В этом предельно насыщенном отрывке выстроена целая понятийная сетка – жить по-мещански значит «жить про себя», вне общества, тогда как «барская» жизнь – это «жизнь с другими», открытость дома и в свою очередь включенность в общество (в смысле «хорошего общества»). Соответственно, раскрывается понятие «имени» и жизни в соответствии с ним: есть носители соответствующих имен, но они не «люди», т. е. не включены в соответствующую их «имени» сеть отношений, не ведут себя так, как требует от них «статус» их «имени». О том же с другого ракурса писал В. А. Вонлярский, отмечавший, «что в Петербурге каждый живет, как хочет и как может, – вращается в своем кругу, в своем ограниченном обществе. Молодые люди (потенциальные женихи) могли быть приняты всюду, в то время как их родственники не посещают всех великосветских домов. В Москве же обязательно нужно принимать всех, со всеми общаться, всем отплачивать визитами, не то кто-нибудь будет обижен, про вас наговорят невесть что и ваша репутация может сильно пострадать» (стр. 34). В этом смысле «дворянский мир» из столиц вполне существовал только в Москве – образуя единую систему, скрепляемую старыми большими барами, местами их общения, начиная с хрестоматийного Англицкого колба, и далее расходящимися кругами, тогда как Петербург, с одной стороны, оказывался связан скорее придворной оптикой, т. е. взглядом из центра, не столько через систему взаимного признания, сколько признания извне, от государя, а с другой – местом во властной, все более бюрократизирующейся иерархии. Москва и Петербург оказывались взаимосвязаны таким образом, что связи выстраивались и укреплялись в Москве – там можно было реализовать положение, занятое в административной сфере или придворной, например, найти невесту – и, напротив, обретя или укрепив связи в Москве, напомнив о своем сыне всем родственникам и знакомым, обеспечить ему зачисление на хорошую должность в Петербурге или из Петербурга, определить благосклонное внимание начальства или побудить его, напротив, быть не очень внимательным к шалостям чада.

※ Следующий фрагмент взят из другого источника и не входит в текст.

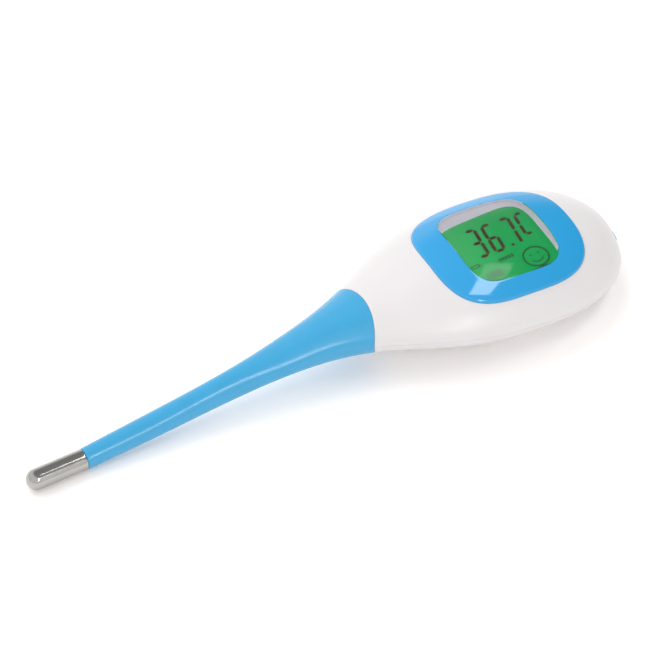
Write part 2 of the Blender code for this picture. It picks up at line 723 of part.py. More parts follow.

Подробно и с богатой фактурой описывая формы и ритуалы повседневного дворянского общения в столицах, Шокарева замечательно выводит на передний план их значение, с одной стороны, как инструмента определения «своих» и отсечения «чужаков» – сложность дворянской культуры, ее дистилированность возрастает по мере того, как само дворянство постепенно утрачивает свои позиции. «Благородной сдержанности», умению вести непринужденный разговор, быть не скучным и не обременительным для другого, выдерживать приличия в семье даже в том случае, когда ее члены испытывают друг к другу чувства весьма отличные от тех, которые им надлежит питать согласно представлениям о семье – всему этому невозможно научиться в зрелом возрасте, практически невозможно приобрести, придя со стороны. Именно поэтому в первую очередь подчеркиваются детали вроде бы незначительные – особенность выговора, умение сесть на стул или поместить свое тело в кресло, но вместе с тем и другие характеристики, как, например, умение не увлекаться в общении с другими тем, что увлекает тебя и плавность переходов от одного предмета к другому, пока он не успел наскучить – все это помогает сглаживать различия; нормы и приличия позволяют уживаться вместе совершенно разным людям – и в этом второе выделяемое значение описываемых форм и ритуалов, смягчающих отношения между людьми. Приличия позволяют конфликтам не выходить на поверхность, т. е., собственно, не становиться конфликтами – неприязнь между родственниками, пока не доходила до крайности, оставалась сдерживаемой привычными и тщательно поддерживаемыми этикетными нормами – так, крайняя степень раздражения могла выражаться, напротив, в подчеркнутой вежливости, которая, в свою очередь, оберегала границу личного пространства (и других от того, что находится в последнем).

Понятно, что все это истинно лишь относительно – так, исследовательница отмечает:

«При больших доходах всякое отступление от великосветских манер принималось за невинную шалость и милую особенность. Зато соблюдение правил и радушие у крезов превозносились как невиданные добродетели» (стр. 96).